%%
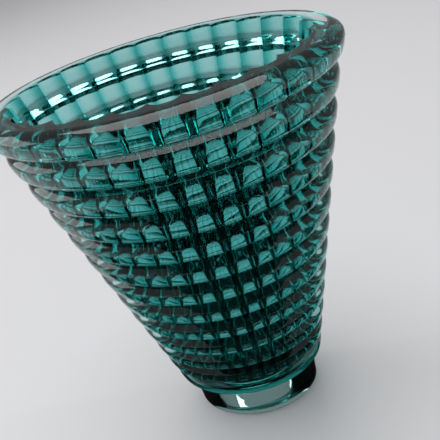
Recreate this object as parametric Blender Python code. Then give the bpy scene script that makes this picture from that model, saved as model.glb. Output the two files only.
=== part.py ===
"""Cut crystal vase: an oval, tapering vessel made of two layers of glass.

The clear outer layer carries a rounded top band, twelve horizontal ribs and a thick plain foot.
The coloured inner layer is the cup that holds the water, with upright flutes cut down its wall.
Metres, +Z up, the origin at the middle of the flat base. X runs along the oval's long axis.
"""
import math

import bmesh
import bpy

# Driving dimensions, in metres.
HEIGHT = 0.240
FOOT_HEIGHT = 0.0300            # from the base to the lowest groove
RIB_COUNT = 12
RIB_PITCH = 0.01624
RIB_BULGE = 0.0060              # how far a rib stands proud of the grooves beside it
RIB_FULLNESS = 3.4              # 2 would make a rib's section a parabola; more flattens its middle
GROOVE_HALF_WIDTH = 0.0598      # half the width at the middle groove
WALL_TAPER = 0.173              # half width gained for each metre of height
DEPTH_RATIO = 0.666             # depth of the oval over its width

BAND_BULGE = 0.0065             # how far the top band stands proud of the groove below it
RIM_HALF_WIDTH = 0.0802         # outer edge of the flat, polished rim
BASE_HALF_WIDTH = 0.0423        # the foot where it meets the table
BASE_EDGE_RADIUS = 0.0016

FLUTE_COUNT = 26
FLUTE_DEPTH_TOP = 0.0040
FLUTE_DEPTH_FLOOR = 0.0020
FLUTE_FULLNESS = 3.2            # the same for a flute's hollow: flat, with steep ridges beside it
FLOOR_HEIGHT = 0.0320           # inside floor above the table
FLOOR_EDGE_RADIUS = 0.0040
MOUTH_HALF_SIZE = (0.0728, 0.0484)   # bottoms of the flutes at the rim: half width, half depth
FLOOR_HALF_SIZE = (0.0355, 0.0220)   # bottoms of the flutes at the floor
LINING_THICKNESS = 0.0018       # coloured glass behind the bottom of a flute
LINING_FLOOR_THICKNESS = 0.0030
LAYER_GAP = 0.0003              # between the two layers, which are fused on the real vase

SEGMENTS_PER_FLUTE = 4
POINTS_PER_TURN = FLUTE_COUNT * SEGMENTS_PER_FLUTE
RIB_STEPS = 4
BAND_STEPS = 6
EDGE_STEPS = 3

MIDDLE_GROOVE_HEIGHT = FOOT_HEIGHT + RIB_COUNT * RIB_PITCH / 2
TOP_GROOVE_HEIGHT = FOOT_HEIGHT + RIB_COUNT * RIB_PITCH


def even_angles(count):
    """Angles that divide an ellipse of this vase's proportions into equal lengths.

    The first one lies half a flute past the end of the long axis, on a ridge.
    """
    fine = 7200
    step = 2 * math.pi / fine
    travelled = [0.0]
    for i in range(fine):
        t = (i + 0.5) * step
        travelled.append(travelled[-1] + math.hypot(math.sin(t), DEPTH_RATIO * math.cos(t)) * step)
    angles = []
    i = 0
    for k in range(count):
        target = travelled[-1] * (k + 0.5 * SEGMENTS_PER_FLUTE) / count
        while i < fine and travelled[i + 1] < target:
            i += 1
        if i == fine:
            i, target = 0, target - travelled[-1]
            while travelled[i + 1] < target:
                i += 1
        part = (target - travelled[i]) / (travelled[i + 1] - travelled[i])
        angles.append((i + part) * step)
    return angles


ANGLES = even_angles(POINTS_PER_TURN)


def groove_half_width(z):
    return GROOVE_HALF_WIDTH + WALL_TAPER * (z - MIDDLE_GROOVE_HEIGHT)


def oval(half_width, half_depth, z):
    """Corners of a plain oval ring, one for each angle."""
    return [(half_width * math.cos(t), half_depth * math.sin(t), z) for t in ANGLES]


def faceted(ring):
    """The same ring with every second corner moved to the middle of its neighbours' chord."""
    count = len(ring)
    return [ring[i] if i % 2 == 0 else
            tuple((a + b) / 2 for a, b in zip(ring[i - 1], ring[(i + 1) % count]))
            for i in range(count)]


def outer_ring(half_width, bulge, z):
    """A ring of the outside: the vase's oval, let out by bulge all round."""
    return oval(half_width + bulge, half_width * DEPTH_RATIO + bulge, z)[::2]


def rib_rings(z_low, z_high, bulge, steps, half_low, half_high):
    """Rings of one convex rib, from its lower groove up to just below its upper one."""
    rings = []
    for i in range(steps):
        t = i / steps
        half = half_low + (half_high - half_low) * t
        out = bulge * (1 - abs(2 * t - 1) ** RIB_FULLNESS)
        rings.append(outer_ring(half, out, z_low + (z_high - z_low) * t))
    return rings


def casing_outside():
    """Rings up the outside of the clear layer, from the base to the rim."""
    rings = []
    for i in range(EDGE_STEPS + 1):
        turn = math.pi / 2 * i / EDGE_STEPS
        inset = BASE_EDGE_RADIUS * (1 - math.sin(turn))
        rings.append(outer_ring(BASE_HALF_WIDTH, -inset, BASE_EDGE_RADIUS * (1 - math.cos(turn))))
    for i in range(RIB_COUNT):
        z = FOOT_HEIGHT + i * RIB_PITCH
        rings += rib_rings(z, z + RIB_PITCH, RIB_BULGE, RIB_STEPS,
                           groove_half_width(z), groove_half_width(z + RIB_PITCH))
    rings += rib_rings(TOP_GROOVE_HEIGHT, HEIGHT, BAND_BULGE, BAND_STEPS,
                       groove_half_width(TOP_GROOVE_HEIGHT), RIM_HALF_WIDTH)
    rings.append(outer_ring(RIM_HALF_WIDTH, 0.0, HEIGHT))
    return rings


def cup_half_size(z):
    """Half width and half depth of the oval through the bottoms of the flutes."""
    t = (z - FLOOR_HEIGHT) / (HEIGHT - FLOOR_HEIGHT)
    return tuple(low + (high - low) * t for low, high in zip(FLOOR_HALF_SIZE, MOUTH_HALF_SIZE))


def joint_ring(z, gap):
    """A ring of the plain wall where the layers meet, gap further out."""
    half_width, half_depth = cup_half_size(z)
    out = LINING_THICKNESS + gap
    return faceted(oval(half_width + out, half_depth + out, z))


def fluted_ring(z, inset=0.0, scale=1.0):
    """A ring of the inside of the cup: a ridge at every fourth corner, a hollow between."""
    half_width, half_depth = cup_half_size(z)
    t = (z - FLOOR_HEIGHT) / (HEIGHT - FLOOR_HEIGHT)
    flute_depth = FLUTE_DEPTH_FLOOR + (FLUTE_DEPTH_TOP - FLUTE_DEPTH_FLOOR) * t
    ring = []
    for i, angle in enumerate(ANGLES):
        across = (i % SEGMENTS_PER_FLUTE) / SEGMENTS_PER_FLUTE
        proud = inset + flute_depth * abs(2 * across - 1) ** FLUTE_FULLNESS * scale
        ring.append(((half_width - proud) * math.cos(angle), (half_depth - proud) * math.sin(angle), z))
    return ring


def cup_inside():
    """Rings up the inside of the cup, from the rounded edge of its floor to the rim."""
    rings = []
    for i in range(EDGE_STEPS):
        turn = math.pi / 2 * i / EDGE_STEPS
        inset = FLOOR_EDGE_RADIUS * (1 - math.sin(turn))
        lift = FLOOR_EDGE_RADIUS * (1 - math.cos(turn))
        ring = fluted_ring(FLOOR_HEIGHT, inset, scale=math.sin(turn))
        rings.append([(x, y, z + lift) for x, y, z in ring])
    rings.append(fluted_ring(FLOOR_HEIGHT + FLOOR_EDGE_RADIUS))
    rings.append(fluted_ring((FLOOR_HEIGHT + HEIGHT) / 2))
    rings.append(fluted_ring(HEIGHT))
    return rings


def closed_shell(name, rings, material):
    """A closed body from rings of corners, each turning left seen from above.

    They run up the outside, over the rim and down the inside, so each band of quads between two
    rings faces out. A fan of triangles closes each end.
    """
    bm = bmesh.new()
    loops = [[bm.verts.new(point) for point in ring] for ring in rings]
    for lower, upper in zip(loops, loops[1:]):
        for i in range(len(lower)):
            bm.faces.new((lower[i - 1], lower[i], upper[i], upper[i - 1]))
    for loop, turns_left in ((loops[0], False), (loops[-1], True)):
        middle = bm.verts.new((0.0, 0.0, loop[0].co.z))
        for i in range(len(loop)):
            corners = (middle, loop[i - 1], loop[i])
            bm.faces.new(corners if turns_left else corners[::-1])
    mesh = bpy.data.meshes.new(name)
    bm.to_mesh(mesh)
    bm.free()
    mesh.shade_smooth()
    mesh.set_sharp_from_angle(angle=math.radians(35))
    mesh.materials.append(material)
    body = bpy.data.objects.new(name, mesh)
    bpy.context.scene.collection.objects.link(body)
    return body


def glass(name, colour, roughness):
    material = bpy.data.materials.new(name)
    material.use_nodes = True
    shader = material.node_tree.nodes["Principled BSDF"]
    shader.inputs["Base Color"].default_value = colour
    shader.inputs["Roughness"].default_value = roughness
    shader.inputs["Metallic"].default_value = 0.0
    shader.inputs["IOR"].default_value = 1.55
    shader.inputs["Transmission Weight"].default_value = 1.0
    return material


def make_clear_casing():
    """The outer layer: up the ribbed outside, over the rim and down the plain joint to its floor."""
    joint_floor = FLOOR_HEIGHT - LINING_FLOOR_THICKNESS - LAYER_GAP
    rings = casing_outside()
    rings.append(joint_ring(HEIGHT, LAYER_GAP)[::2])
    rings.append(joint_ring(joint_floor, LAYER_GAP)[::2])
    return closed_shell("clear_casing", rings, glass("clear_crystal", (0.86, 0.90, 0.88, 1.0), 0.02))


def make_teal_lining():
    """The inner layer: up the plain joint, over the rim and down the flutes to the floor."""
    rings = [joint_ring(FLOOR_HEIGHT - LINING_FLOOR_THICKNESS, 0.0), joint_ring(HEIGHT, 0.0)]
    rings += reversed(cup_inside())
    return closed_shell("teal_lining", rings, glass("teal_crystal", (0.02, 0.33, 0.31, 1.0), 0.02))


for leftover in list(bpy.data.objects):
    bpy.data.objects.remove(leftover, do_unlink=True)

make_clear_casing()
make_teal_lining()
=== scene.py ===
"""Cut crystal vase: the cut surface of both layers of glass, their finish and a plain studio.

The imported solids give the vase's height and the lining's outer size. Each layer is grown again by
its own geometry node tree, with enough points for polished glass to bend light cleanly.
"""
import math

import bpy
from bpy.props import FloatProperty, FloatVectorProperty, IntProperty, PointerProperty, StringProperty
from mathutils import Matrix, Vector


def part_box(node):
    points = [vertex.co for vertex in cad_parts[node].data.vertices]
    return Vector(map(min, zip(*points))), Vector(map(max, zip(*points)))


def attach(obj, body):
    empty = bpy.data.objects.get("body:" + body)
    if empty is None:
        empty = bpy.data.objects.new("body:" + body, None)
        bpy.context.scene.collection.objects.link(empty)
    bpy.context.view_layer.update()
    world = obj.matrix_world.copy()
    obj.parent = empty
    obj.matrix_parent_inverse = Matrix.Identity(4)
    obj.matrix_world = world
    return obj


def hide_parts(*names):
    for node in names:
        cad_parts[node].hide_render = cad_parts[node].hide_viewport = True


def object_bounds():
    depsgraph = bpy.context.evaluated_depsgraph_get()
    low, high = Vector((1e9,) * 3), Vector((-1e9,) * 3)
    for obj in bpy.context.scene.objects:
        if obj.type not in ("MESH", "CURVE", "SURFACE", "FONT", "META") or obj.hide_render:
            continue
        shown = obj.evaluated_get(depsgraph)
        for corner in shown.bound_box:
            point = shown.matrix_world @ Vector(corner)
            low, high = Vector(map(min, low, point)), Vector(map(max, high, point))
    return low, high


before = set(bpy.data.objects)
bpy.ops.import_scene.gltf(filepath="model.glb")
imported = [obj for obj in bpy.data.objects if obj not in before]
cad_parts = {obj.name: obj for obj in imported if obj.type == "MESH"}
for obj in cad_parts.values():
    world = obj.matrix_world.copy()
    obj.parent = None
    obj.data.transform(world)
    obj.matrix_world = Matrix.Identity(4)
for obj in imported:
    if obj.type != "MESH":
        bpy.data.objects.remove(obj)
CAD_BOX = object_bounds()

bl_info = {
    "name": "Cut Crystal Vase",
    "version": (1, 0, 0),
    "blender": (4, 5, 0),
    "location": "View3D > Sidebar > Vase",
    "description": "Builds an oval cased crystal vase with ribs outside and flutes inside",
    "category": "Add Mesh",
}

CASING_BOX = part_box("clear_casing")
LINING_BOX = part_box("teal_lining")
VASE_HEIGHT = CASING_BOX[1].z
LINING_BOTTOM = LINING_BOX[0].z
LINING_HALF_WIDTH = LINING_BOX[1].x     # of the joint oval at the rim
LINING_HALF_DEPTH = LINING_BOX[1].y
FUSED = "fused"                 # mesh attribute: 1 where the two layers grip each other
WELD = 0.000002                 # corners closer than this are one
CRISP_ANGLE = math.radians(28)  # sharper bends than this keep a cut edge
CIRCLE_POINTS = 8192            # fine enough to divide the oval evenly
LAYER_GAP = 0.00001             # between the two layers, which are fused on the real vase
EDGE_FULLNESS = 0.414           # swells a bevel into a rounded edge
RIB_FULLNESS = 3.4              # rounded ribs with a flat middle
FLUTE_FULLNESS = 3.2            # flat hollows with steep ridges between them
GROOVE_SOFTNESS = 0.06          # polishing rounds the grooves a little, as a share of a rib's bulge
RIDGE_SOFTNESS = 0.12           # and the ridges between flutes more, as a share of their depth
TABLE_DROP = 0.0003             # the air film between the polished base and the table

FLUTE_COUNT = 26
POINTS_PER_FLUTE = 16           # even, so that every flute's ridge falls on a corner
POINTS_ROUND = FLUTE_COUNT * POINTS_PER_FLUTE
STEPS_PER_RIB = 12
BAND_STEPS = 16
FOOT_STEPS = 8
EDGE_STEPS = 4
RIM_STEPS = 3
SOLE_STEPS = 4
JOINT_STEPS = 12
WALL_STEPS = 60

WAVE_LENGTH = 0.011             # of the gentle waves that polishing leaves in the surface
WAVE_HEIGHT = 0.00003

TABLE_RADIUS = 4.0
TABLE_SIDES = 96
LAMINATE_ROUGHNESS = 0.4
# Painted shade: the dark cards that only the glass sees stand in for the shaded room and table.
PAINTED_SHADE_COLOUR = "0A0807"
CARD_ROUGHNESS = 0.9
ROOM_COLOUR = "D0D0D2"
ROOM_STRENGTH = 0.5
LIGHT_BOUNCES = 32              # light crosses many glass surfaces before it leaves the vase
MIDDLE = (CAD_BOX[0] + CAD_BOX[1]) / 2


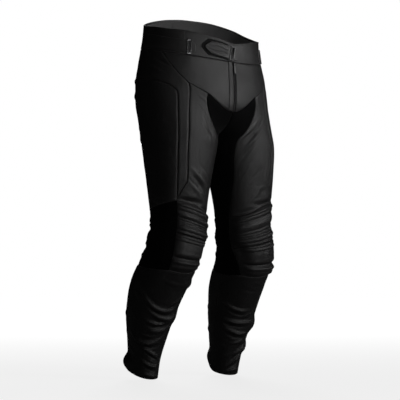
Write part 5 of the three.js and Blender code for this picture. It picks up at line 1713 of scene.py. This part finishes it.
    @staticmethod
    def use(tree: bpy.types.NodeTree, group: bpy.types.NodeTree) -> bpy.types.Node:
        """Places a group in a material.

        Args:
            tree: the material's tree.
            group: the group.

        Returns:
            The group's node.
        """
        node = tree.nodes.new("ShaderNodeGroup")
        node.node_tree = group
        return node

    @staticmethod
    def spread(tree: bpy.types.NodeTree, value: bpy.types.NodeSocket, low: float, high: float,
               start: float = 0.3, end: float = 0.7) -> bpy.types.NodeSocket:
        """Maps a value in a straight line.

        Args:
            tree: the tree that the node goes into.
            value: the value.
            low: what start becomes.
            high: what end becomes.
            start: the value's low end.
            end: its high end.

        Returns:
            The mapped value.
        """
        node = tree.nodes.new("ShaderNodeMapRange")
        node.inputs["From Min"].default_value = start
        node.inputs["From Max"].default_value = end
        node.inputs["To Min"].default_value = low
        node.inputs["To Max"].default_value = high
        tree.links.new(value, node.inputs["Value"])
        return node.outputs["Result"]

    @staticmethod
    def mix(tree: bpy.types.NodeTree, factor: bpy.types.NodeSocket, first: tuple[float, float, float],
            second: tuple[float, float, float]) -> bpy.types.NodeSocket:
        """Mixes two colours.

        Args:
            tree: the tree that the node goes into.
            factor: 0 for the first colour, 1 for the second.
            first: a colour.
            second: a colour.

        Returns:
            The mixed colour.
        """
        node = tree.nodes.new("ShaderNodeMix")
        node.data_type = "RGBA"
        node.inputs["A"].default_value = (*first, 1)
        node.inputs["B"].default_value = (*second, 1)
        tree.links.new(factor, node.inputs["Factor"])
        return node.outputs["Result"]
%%
DO THIS: Extract exactly and only the lines above from the line containing "for leftover in" through the line containing "point = shown.matrix_world", both end lines included.

EXPECTED ANSWER:
for leftover in list(bpy.data.objects):
    bpy.data.objects.remove(leftover, do_unlink=True)

make_clear_casing()
make_teal_lining()
=== scene.py ===
"""Cut crystal vase: the cut surface of both layers of glass, their finish and a plain studio.

The imported solids give the vase's height and the lining's outer size. Each layer is grown again by
its own geometry node tree, with enough points for polished glass to bend light cleanly.
"""
import math

import bpy
from bpy.props import FloatProperty, FloatVectorProperty, IntProperty, PointerProperty, StringProperty
from mathutils import Matrix, Vector


def part_box(node):
    points = [vertex.co for vertex in cad_parts[node].data.vertices]
    return Vector(map(min, zip(*points))), Vector(map(max, zip(*points)))


def attach(obj, body):
    empty = bpy.data.objects.get("body:" + body)
    if empty is None:
        empty = bpy.data.objects.new("body:" + body, None)
        bpy.context.scene.collection.objects.link(empty)
    bpy.context.view_layer.update()
    world = obj.matrix_world.copy()
    obj.parent = empty
    obj.matrix_parent_inverse = Matrix.Identity(4)
    obj.matrix_world = world
    return obj


def hide_parts(*names):
    for node in names:
        cad_parts[node].hide_render = cad_parts[node].hide_viewport = True


def object_bounds():
    depsgraph = bpy.context.evaluated_depsgraph_get()
    low, high = Vector((1e9,) * 3), Vector((-1e9,) * 3)
    for obj in bpy.context.scene.objects:
        if obj.type not in ("MESH", "CURVE", "SURFACE", "FONT", "META") or obj.hide_render:
            continue
        shown = obj.evaluated_get(depsgraph)
        for corner in shown.bound_box:
            point = shown.matrix_world @ Vector(corner)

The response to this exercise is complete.